What investors will scrutinise on Monday is not whether Galp had a strong quarter — that is now baked into consensus — but how durable the tail looks. Q1 2026 was the quarter of the Iran war, and the price action in March was extraordinary even by recent standards. Brent crude jumped 63% in a single month, trading above $118 a barrel; natural gas surged 64%. For an integrated supermajor, that is a one-off windfall on top of a sustained margin reset; for analysts, the question is how much of the spread Galp captured before April's partial unwind.

The PSI calendar

After Galp on 27 April, Ibersol reports on 29 April. The earnings season then accelerates the following week: eight of the 16 PSI-listed companies publish Q1 accounts between 4 and 7 May, with 6 May the single busiest day at four sets of results, followed by three more on the 7th. Altri and NOS have not yet posted dates on their investor calendars — a small but worth-watching anomaly given how tightly the rest of the index has clustered.

Energy is the quarter's story

Energy will be the dominant driver across the index.

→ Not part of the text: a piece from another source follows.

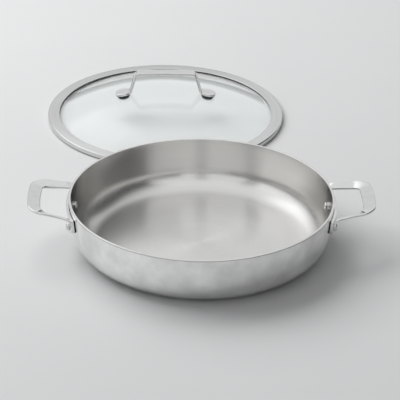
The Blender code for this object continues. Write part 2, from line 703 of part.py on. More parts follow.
def build_foot_fastening(side, side_name):
    """Build the seals, bush, washer and screw that hold one foot to the glass."""
    frame = foot_frame(side)
    bore = BOSS_RADIUS + BORE_GAP
    screw_bore = SCREW_RADIUS + BORE_GAP
    seal = disc_section(FOOT_SEAL_RADIUS, SHEET_GAP, SHEET_GAP + FOOT_SEAL_THICKNESS, bore)
    bush = disc_section(GLASS_BORE_RADIUS - BORE_GAP, -GLASS_THICKNESS, 0.0, bore)
    lower = disc_section(LOWER_SEAL_RADIUS, LOWER_SEAL_TOP - LOWER_SEAL_THICKNESS, LOWER_SEAL_TOP, bore)
    washer = disc_section(WASHER_RADIUS, WASHER_TOP - WASHER_THICKNESS, WASHER_TOP, screw_bore)
    pieces = (
        ("foot_seal", seal, SILICONE),
        ("glass_bush", bush, SILICONE),
        ("lower_seal", lower, SILICONE),
        ("cup_washer", washer, SATIN_STEEL),
        ("lid_screw", screw_section(), SATIN_STEEL),
    )
    built = []
    for name, section, finish in pieces:
        piece = turned(f"{name}_{side_name}", section, frame, SMALL_TURN_STEPS)
        built.append(dress(piece, finish))
    head_bottom = SCREW_HEAD_TOP - SCREW_HEAD_HEIGHT
    socket = disc_section(SCREW_SOCKET_RADIUS, 2 * head_bottom, head_bottom + SCREW_SOCKET_DEPTH)
    carve(built[-1], turned("socket", socket, frame, SCREW_SOCKET_SIDES), "DIFFERENCE")
    return built


def main():
    """Clear the scene, build the pan with its handles, and build the lid where it lies."""
    for obj in list(bpy.data.objects):
        bpy.data.objects.remove(obj)
    build_pan()
    build_handles()
    lid_pieces = [*build_lid_edge(), build_lid_handle()]
    for side, side_name in ((1, "right"), (-1, "left")):
        lid_pieces += build_foot_fastening(side, side_name)
    lid_frame = bpy.data.objects.new("lid_frame", None)
    lid_frame.location = LID_CENTRE
    bpy.context.collection.objects.link(lid_frame)
    for piece in lid_pieces:
        piece.parent = lid_frame


main()
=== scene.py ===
"""Looks of a wide clad-steel chefs pan and its glass lid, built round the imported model.

Lengths are in metres. The origin is the middle of the pan's base, on the worktop. +Z is up,
+X points to the right handle and -Y to the front. The lid lies on the same worktop at +Y.
"""

import logging
import math
from collections.abc import Callable, Iterator
from contextlib import contextmanager
from dataclasses import dataclass, field, replace
from enum import Enum

import bmesh
import bpy
from mathutils import Matrix, Vector


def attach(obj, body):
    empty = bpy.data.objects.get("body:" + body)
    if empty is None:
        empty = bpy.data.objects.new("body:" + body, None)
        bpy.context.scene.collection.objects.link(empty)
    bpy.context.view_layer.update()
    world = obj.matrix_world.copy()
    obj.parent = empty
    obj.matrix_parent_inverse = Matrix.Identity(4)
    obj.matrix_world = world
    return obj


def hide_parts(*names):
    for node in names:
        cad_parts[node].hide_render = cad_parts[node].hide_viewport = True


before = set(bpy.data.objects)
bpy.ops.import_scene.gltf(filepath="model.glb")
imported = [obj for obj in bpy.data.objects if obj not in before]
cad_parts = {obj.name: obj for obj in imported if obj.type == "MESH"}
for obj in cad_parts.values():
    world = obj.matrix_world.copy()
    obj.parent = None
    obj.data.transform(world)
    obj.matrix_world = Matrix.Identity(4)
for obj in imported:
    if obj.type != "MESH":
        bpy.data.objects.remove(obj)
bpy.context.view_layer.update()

LOG = logging.getLogger("chefs_pan")

MM = 0.001
QUARTER = math.pi / 2
MERGE = 1e-6  # Points nearer than this are one.
STILL = 1e-7  # A turn below this angle is none.
TURN = 192  # Edges round large rings.
SMALL_TURN = 64  # Edges round rivets, feet and screws.
CROWN_STEPS = 8
EDGE_STEPS = 4
STRAP_EDGE_STEPS = 6
CORNER_STEPS = 8
BEND_STEPS = 3  # The fewest in a path's bend.
FLAT_ANGLE = math.radians(1.0)  # Below this, two faces are one.
HARD_ANGLE = math.radians(32.0)  # From here an edge is shaded hard.
EASED_ANGLE = math.radians(40.0)  # From here an edge is rounded.

UP = Vector((0.0, 0.0, 1.0))
LEVEL = (1.0, 1.0, 0.0)  # Times a place, this leaves its level part.
NOISE_RANGE = (0.3, 0.7)  # Most of a noise lies in here.
SIDES = ((1, "right"), (-1, "left"))
ENDS = ((1, "back"), (-1, "front"))

Triple = tuple[float, float, float]
Colour = Triple
Section = list[tuple[float, float]]
Piece = bpy.types.Object
Socket = bpy.types.NodeSocket
Inputs = dict[str | int, object]


# Modelling by hand, in code


class Join(Enum):
    """What a Boolean does with its two bodies."""

    ADD = "UNION"
    CUT = "DIFFERENCE"
    KEEP_COMMON = "INTERSECT"


class Body(Enum):
    """The two loose bodies of the row."""

    PAN = "pan"
    LID = "lid"


def mirrored(spot: Vector) -> Vector:
    """Return a point's or direction's reflection in the plane y = 0."""
    return Vector((spot.x, -spot.y, spot.z))


@dataclass(frozen=True)
class Station:
    """One cross-section of a strap: its middle, its two directions and its size."""

    centre: Vector
    side: Vector
    up: Vector
    width: float
    thickness: float

    def axes(self) -> tuple[Vector, Vector, Vector]:
        """Return the side, up and lengthwise directions."""
        return self.side, self.up, self.side.cross(self.up)

    def mirrored(self) -> "Station":
        """Return the station's reflection in the plane y = 0."""
        return replace(self, centre=mirrored(self.centre), side=mirrored(self.side), up=mirrored(self.up))


def start_clean() -> None:
    """Leave edit mode and deselect everything."""
    if bpy.context.mode != "OBJECT":
        bpy.ops.object.mode_set(mode="OBJECT")
    bpy.ops.object.select_all(action="DESELECT")


def hold(piece: Piece) -> Piece:
    """Select one piece alone and make it the active one.

    Args:
        piece: The piece.

    Returns:
        The same piece.
    """
    start_clean()
    piece.select_set(True)
    bpy.context.view_layer.objects.active = piece
    return piece


def named(piece: Piece, name: str) -> Piece:
    """Give a piece and its mesh a name, and return the piece."""
    piece.name = piece.data.name = name
    return piece


def settle(piece: Piece) -> Piece:
    """Put a selected piece's place into its mesh, and return the piece."""
    bpy.ops.object.transform_apply(location=True, rotation=True, scale=True)
    return piece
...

Galp's pre-announcement is the most exposed read on the Iran-war price spike, but it will not be the only one. EDP and EDP Renováveis have already told the CMVM that group production rose 4% year-on-year in Q1 — a number flattered by the storm cluster of 22 January to 15 February, which delivered exceptional rainfall and wind into the renewables fleet at the same moment the same storms were tearing up the Centro region's grid. The two effects do not cancel: EDP gets the upside on production, while the downstream costs of restoring the grid sit on its ~€80M booked storm impact.

Coming off a record year

Lisbon enters the season carrying serious momentum. 2025 was a record-profits year for the PSI as a whole, and three listings cleared the €1bn profit threshold for the first time. The risk for Q1 is mean reversion masking strong operating performance: a year ago the same window saw earnings fall 2% across Europe's Stoxx 600, and analysts are now penciling in a ~4% rebound for the index this quarter. In the United States, the comparison is brutal: of the S&P 500 names that have already reported, 82% have beaten expectations and consensus is now a 15.6% earnings growth print for Q1, per Reuters compilations.

What to watch on Monday

Three lines on the Galp release will define the read-across. First, the refining margin per barrel — the doubling is known; the magnitude is not. Second, upstream realised prices in Brazil and Mozambique, which decide how much of the Brent spike actually flowed through to the top line. Third, capex guidance, especially anything signalled around the Mozambique LNG restart. A clean Galp print on Monday will set the bar for the rest of the energy-heavy PSI for the next ten days.